Across the board, instances of loving I've engaged in are:

  • Hosting Zoom meetings with cousins and hosting a baby shower for a dear friend J
  • Video chatting with my faves
  • Checking in on those who've touched my life positively these past few years
As M and I strongly feel, video chat> phone call> voice recording text> text message right now. 

3. Remote Love and Longing:

I've been working from my home, remotely, for the past 5 years. Right now, it feels like the world is catching up to my everyday lifestyle. Finally, I see people, who had strong behavioral inertia to video chat, opening their minds and video apps to video chat with me and everyone else. 

As an extrovert, I'm loving this. I am fundamentally a huggy-kissy person, though. Perhaps because I want what I cannot have, I'm left with a longing to touch the people I love through the screen. A warm hug, a gentle kiss,  a tight squeeze. How much longer do we need to wait to be able to display these forms of emotion outside the four walls of our homes? Sigh.

Among the many small things I've been loving and longing for everyday - waiting to see a new California poppy pop and burst into life overnight in my garden. What a joy!




4. Rise to the occasion...and do nothing:

As several memes have emphasized, this is one time in history when we are all required to save the world by...doing nothing. Simple as it sounds, it is hard to sit back and do absolutely nothing when the world is suffering.

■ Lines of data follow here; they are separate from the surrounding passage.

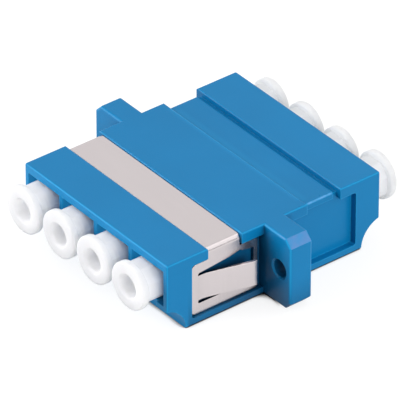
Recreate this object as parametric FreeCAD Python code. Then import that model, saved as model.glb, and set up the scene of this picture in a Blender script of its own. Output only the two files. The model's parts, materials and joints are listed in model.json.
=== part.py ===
import FreeCAD, Part
import math
import os

# Quad LC fibre adapter, single-mode, reduced flange, with steel panel clip
# and one dust cap in each of the eight ports.
#
# Millimetres.  +Z is up, the adapter lies on its flat underside at Z = 0.
# X runs across the row of ports, Y runs along them: the front ports open
# towards -Y, the rear ports towards +Y.  The origin is under the centre of
# the body.  The latch side of every port faces down.

# ---------------------------------------------------------------- body
BODY_W = 25.8            # across the ports
BODY_L = 30.0            # end face to end face
BODY_H = 9.3
HALF_W = BODY_W / 2.0
HALF_L = BODY_L / 2.0
EDGE_R = 0.25            # moulded outside edges
SPLIT_Y = 0.0            # welded joint between the two halves

# ---------------------------------------------------------------- ports
PITCH = 6.25             # LC port pitch
PORT_X = [-1.5 * PITCH, -0.5 * PITCH, 0.5 * PITCH, 1.5 * PITCH]
AXIS_Z = 6.0             # height of every optical axis
PORT_S = 4.62            # square bore for the plug body
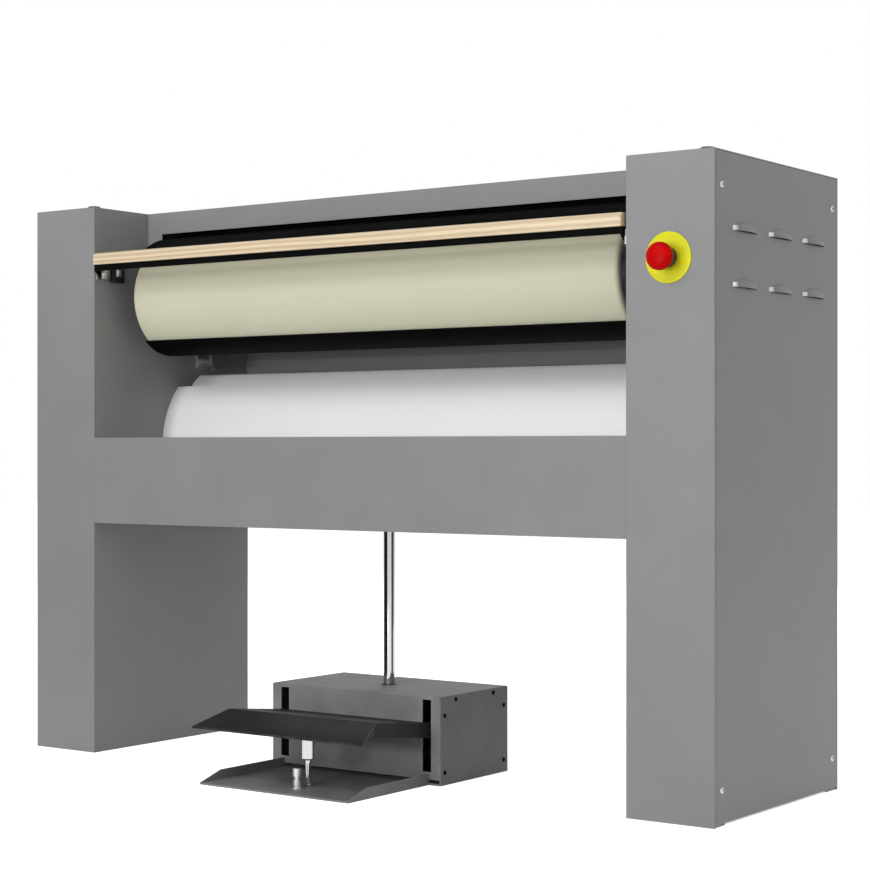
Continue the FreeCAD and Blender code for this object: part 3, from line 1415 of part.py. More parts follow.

Charity begins at home. I've seen that the ones who don't help around the house or their immediately family generally don't have a tendency to help the world either.

We are all forced to help ourselves and our immediate family during this time. We've offered to help elderly neighbors and we've also started making face masks, thanks to my amazingly talented mom and ever-helpful dad. S1 and I are hemming face masks today. S2, the artist in the family, wants to decorate them and make them "creative".




So - How are you coping during times of COVID?